*Exercise objective:*
Pull out every line below that contains the word "three".
** START Data extract **
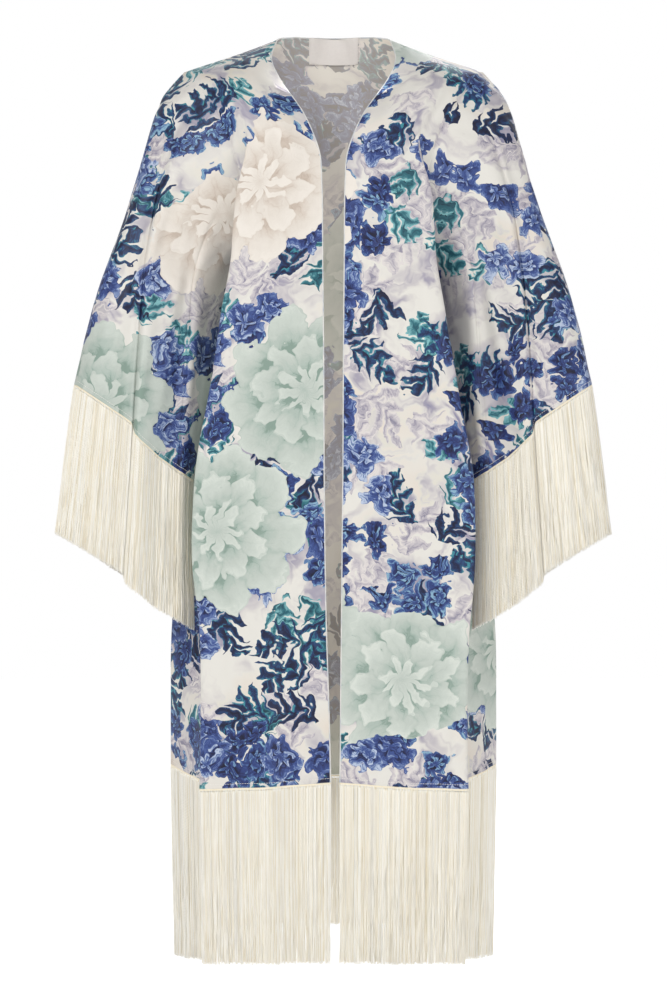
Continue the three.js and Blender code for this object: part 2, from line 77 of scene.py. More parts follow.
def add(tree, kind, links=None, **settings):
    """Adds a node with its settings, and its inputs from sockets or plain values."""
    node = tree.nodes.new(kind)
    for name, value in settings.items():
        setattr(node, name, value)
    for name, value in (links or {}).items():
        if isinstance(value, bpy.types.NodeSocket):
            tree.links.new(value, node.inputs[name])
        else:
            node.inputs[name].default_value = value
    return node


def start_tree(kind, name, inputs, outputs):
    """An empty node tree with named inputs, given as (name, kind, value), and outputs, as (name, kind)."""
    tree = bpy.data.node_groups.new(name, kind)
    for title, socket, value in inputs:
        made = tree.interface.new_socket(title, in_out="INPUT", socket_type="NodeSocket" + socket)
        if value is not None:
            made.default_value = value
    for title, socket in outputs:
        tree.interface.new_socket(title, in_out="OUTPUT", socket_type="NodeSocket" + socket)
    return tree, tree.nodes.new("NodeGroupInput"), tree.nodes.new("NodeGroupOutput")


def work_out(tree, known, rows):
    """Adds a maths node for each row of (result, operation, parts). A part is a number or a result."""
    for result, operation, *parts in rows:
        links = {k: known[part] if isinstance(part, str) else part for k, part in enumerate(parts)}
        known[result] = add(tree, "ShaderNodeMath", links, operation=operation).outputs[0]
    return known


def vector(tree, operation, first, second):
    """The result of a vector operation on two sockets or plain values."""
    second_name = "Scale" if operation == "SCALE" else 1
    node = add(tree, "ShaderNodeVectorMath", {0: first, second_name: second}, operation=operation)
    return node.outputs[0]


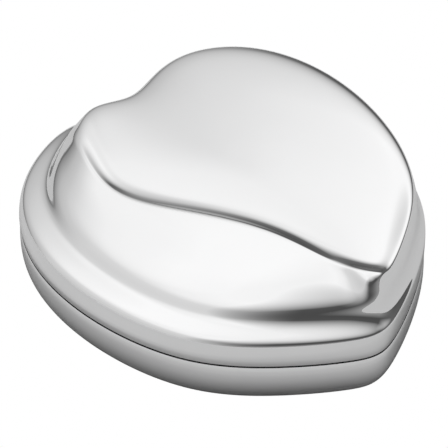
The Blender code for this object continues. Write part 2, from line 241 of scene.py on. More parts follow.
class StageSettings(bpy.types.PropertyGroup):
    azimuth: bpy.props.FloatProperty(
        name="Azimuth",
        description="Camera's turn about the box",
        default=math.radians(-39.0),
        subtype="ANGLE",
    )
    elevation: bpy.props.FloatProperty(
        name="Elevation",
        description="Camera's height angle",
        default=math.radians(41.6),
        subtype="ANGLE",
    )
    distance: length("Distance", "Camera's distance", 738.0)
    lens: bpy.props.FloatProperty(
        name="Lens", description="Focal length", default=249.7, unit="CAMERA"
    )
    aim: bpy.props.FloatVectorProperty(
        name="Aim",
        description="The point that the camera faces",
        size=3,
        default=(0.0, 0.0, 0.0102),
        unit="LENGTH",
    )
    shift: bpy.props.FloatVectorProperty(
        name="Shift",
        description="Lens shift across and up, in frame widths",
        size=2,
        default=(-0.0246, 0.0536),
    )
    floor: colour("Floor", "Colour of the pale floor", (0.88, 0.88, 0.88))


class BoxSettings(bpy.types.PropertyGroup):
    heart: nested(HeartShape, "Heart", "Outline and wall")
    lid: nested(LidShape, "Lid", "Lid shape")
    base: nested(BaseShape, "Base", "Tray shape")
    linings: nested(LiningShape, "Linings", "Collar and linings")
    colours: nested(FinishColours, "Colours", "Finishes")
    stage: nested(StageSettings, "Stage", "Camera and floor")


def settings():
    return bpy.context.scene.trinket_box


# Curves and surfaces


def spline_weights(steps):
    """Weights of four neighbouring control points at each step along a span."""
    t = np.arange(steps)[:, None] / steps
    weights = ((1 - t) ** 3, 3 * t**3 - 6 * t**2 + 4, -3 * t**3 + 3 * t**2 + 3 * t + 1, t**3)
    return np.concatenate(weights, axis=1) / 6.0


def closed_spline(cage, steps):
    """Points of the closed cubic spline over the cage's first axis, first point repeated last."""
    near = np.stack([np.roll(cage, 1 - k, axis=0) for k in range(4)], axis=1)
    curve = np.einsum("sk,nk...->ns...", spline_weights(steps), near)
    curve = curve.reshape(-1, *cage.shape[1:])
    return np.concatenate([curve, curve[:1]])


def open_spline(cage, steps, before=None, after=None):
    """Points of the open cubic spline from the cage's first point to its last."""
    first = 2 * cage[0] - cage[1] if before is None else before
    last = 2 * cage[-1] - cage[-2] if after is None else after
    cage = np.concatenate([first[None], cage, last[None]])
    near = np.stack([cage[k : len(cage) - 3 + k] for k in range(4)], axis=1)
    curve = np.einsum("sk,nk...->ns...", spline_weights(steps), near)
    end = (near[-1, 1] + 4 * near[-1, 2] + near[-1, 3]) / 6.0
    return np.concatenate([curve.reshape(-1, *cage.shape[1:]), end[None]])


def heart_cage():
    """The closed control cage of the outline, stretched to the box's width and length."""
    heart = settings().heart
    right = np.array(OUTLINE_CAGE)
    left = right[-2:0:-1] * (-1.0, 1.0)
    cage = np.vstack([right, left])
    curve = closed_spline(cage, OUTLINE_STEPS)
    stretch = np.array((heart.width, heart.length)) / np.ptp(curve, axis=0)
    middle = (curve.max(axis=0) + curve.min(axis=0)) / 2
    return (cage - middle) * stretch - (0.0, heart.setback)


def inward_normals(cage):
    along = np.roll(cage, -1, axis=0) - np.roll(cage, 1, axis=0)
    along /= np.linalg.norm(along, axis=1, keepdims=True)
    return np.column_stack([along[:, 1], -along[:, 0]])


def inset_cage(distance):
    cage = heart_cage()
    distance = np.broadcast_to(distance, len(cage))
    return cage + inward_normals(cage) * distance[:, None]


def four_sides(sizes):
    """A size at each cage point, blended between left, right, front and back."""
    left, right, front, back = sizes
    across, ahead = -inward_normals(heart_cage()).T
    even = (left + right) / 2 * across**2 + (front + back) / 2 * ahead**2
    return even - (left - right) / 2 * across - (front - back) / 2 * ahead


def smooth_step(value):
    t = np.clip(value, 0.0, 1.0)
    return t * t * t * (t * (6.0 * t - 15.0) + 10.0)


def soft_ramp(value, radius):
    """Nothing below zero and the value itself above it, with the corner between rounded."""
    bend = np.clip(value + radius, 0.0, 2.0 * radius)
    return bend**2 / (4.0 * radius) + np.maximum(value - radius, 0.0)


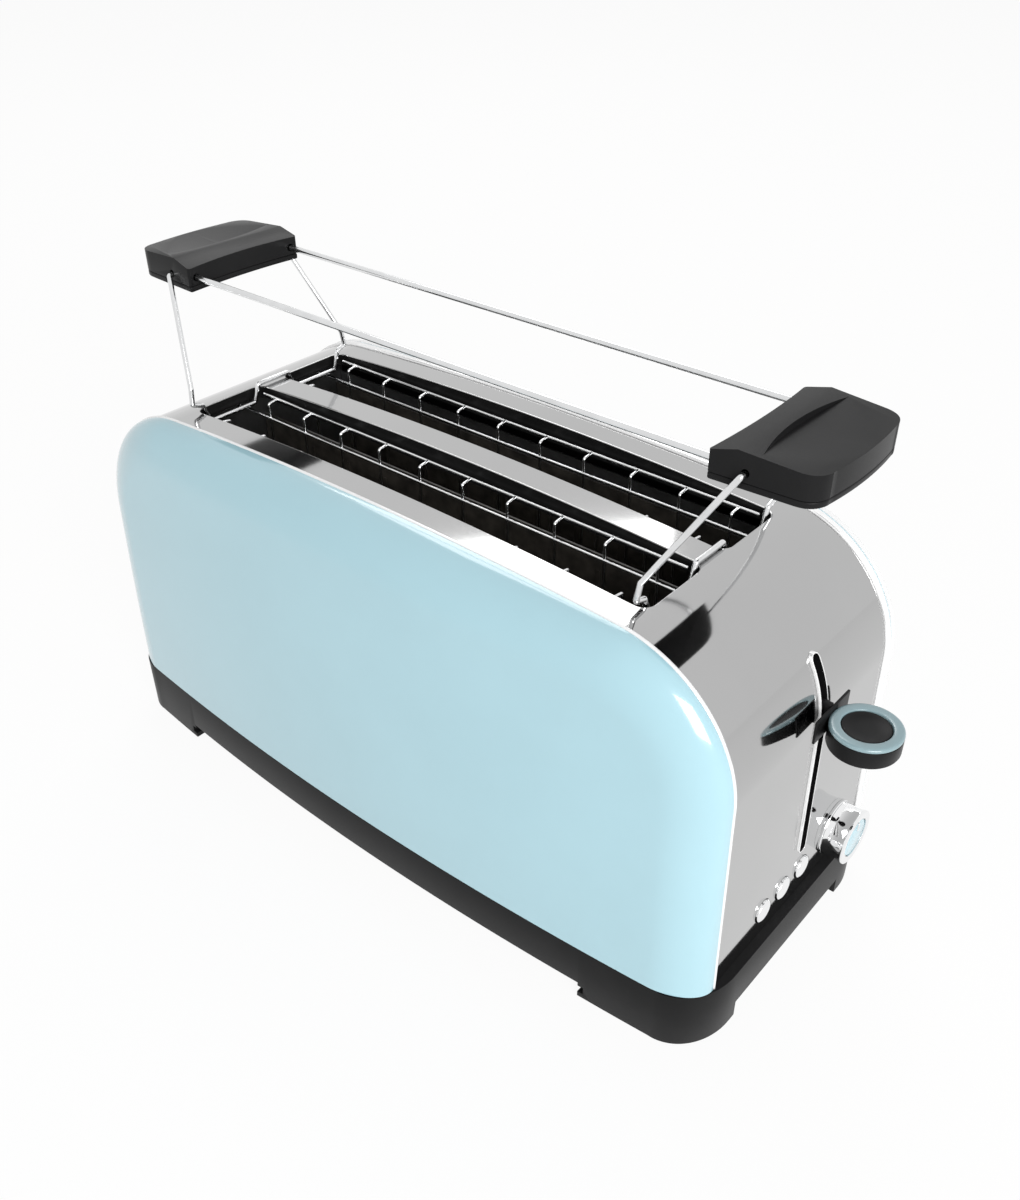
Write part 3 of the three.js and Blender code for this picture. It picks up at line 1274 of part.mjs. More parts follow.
** END Data extract **
*Result of the task:*
Continue the three.js and Blender code for this object: part 2, from line 77 of scene.py. More parts follow.
Write part 3 of the three.js and Blender code for this picture. It picks up at line 1274 of part.mjs. More parts follow.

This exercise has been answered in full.